Susan's Place Transgender Resources

Site News and Information => Introductions => Topic started by: cyborgkitty on December 07, 2016, 02:14:34 PM

Title: Hi ... genderqueer & new & full of questions
Post by: cyborgkitty on December 07, 2016, 02:14:34 PM
Hi hi. I'm Erica, for now anyway. AFAB, latinx, 35 and only just starting to figure ->-bleeped-<- out. I'm also a writer, and writing stuff out helps me process, so I'm going to write a bit here by way of introduction and self-orientation...

Only in the last year or so have I started really thinking about gender identity, presentation, and my relationship to my body. I've identified as queer (pan) and almost all of my friends are queer and trans, but for some reason I never thought about my own gender. I always wished for an androgynous body, but thought everyone did. It's taken me a long time to separate my dysphoria from the possibilities and reality of internalized misogyny and racism. I'm short and curvy (measurements are 35, 30, 45) and have always wished to be tall and slender. But I'm attracted to curves, just on other people. I always hated shopping for clothes and didn't realize that it was because no matter what I put on I never felt like I looked like myself. When I was in undergrad a friend of mine said to me, casually, as we were talking about this stuff (and before I had the words for it at all) that he thought I was genderqueer. I hadn't ever heard the term before, and just ignored it, or felt like it was some identity that I didn't have a right to claim.

Now I'm starting to really identify as genderqueer, and trans androgynous... but I still feel insecure about it. Like, is that even a real thing? I know that's probably internalized transmisogyny or whatever, but I feel like an imposter all the time... I always have. I hope maybe that as I come to a place where I can be more and more true to myself I won't feel like that as much. Maybe?

I got my first binder earlier this year and love it. And I ordered boxer briefs and male clothes online earlier this week because it's too hard to try things on in stores for me, and I'm super excited but also a little nervous about presenting more androgynous and even masc a bit.

I've also started talking to my partner (AMAB, cis, but definitely fluid in terms of presentation and super affirming) about my feelings. It's been scary but he's been super super supportive and eager to learn and help. I talked to my dad about it too for the first time and he didn't really have a reaction (which is sort of typical for him) and I want to bring it up again but I'm worried because I don't really have all the answers myself.
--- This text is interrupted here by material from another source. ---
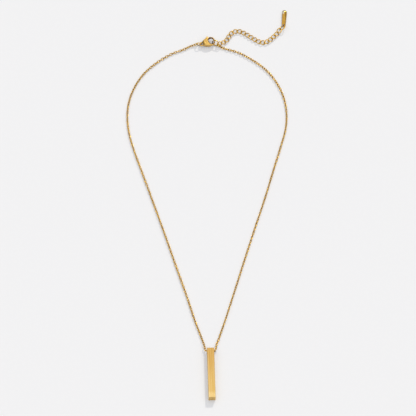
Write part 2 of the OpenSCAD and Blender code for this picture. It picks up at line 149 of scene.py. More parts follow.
# Points round a fine link and a curb link, steps round a ring, the sides of their wires, and
# the share of a ring's wire that is left at both sides of its cut
FINE_POINTS, FINE_SIDES = 12, 5
CURB_POINTS, CURB_SIDES = 40, 10
RING_STEPS, RING_SIDES = 72, 16
CUT_END = 0.9

# Where the bar's painted highlight band begins and is full, and where its free end's face, painted lighter,
# begins
HIGHLIGHT_BAND_AT = (-11.2, -13.4)
LIT_END_FACE_AT = (-15.3, -15.45)

# Pale golds of the bar's painted highlight band and of its broad brushed lines, and of the tag's painted
# highlight
HIGHLIGHT_BAND_GOLD = (0.96, 0.74, 0.34)
LINE_GOLD = (0.98, 0.74, 0.36)
TAG_HIGHLIGHT_GOLD = (0.66, 0.58, 0.42)

# Depth of the plating's polishing and brushing marks, in metres
MARK_DEPTH = 0.00002

# The stage: half the surface's side in metres, the two whites of its grain, the point in the
# picture's middle, the way to the key light, the colours of that light and of the room, and
# the room's grey at shares of the way up to overhead
SURFACE_HALF = 4.0
SURFACE_WHITES = (0.62, 0.625)
VIEW_TARGET = Vector((1.20, 105.19, 0))
LAMP_WAY = Vector((2.1, 5.05, 0))
LAMP_COLOUR = (1.03, 0.97, 0.86)
ROOM_TINT = (0.985, 1.0, 1.055)
ROOM_GREYS = [
    (0.0, 0.75), (0.06, 0.70), (0.12, 0.24), (0.42, 0.30), (0.74, 1.04), (0.90, 1.08), (1.0, 1.06),
]

# Shares of the way up between which the room light's lean to one side fades out
LEAN_FADE = (0.62, 0.86)


class FineChainSizes(bpy.types.PropertyGroup):
    wire: bpy.props.FloatProperty(
        name="Wire", description="Thickness of a link's wire",
        default=0.38 * MM, min=0.2 * MM, unit="LENGTH")
    width: bpy.props.FloatProperty(
        name="Width", description="Outer width of one link",
        default=1.4 * MM, min=0.8 * MM, unit="LENGTH")
    pitch: bpy.props.FloatProperty(
        name="Pitch", description="Spacing of the links along the strand",
        default=1.4 * MM, min=0.8 * MM, unit="LENGTH")
    sway: bpy.props.FloatProperty(
        name="Sway", description="How far each link may roll from its neighbours' rule",
        default=math.radians(12), subtype="ANGLE", unit="ROTATION")
    twist: bpy.props.FloatProperty(
        name="Twist", description="How far the strands twist to and fro along their length",
        default=math.radians(18), subtype="ANGLE", unit="ROTATION")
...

I'm interested in knowing more about whether transitioning to androgyny is something that people can do... I've thought for like 16 years about getting my breasts reduced or even getting top surgery, and I finally made an appointment to talk with a surgeon in a few weeks. But I'm scared that because I'm not transmasc I won't be treated with care and will be made to feel illigetimate or ... I don't know. I'm excited, but scared, and I just wonder if other people have transitioned to androgynous? I was googling and looking for resources and found Susan's place and it seems like an amazing community. So Hi. And thanks. =^..^=
Title: Re: Hi ... genderqueer & new & full of questions
Post by: Elis on December 07, 2016, 02:32:30 PM
Hi; welcome to Susans :). Being androgynous and genderqueer is definitely a real thing. There are many different ways to be nb and there is no 'real' or 'proper' way. I find Tumblr to be the best resourse for nb people. You might want to check out the non binary network which also have a youtube channel. As well as beyond the binary uk which also has a website.

If you want to take T you kinda have to be prepared to look very masculine. It's a strong hormone and even a low dose will make you look like a man. But you might want to look into contouring tutorials on youtube to make you look more androgynous . Plus clothes help ofc :).

And a lot more surgeons are aware now of nb people and won't have a problem with breast reduction or double masectomies. But if you're mistreated by the surgeon because you don't fit the cliche transman and masculine stereotype time to find another surgeon :)
Title: Re: Hi ... genderqueer & new & full of questions
Post by: V M on December 07, 2016, 05:58:51 PM
Hi Erica  :icon_wave:

Welcome to Susan's Place  :)  Glad to have you here, join on in the fun

Here are some links to the site rules and stuff that we offer to all new members to help them along

Please be sure to review:


Things that you should read


Hugs

V M
Title: Re: Hi ... genderqueer & new & full of questions
Post by: Sno on December 07, 2016, 07:20:09 PM
Welcome Cyborgkitty, to Susan's, and to a better understanding of you.

The world gets a little more complex away from the binary, and the better understood trans narratives, especially in light of the questions surrounding transition. Any medical professional worth their salt, will have no issues with your non-binary identity, or your ideas for transition, but they may want or need indications from a psychologist that you understand your identity and what therapeutic interventions will help relieve your dysphoria.

There are a few of us around :) join in the fun

Sno

Title: Re: Hi ... genderqueer & new & full of questions
Post by: Cure Bunny on December 08, 2016, 02:19:53 AM
Hello Cyborgkitty

I hope that you are fitting in, and it is a pleasure to meet you.